- Work instructions: Where a line below holds the string "from", copy that line.

- Data provided:
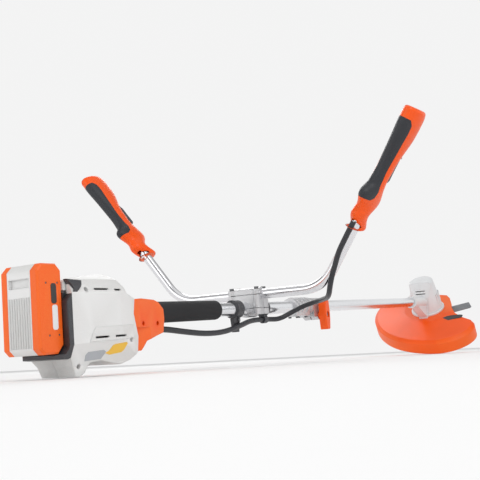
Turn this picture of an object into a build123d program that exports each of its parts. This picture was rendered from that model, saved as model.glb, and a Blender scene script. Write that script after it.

==

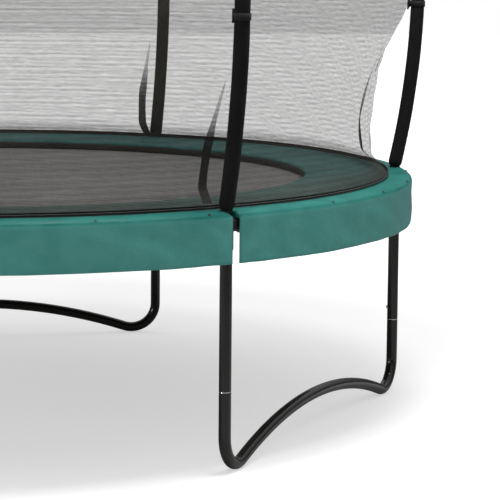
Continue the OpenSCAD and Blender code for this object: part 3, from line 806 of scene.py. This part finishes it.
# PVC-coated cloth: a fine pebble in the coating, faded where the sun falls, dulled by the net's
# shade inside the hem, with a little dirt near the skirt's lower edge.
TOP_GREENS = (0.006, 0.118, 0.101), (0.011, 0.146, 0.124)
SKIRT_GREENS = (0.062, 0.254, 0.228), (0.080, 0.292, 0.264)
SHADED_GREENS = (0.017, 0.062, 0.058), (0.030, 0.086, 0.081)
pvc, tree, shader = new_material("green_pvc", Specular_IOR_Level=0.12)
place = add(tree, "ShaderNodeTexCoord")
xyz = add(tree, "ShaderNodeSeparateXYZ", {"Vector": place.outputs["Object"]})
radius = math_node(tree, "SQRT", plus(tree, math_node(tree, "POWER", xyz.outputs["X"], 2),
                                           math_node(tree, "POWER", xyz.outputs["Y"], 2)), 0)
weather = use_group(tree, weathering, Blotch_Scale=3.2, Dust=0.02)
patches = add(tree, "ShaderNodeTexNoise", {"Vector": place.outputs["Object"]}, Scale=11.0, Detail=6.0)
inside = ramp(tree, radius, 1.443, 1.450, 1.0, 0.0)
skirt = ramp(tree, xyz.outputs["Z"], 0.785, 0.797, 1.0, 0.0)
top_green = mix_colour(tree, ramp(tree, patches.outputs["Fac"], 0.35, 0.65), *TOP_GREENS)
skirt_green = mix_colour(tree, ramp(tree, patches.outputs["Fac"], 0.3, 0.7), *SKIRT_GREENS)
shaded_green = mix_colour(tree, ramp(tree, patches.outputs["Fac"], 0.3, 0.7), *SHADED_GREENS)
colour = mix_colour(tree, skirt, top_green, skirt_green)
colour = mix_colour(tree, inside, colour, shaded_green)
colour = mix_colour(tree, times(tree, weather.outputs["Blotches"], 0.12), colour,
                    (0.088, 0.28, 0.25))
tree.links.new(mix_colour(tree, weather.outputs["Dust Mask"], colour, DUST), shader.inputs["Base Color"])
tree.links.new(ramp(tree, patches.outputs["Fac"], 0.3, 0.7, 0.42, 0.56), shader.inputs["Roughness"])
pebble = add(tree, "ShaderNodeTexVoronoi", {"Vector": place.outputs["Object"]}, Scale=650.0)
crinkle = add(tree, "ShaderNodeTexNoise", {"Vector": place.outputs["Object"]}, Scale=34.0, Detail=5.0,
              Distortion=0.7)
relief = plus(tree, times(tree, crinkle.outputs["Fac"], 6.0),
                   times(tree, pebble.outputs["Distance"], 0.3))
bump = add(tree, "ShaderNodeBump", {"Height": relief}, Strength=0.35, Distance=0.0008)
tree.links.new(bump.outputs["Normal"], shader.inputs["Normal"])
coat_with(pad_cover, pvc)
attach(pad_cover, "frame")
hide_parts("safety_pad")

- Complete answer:
Turn this picture of an object into a build123d program that exports each of its parts. This picture was rendered from that model, saved as model.glb, and a Blender scene script. Write that script after it.
Continue the OpenSCAD and Blender code for this object: part 3, from line 806 of scene.py. This part finishes it.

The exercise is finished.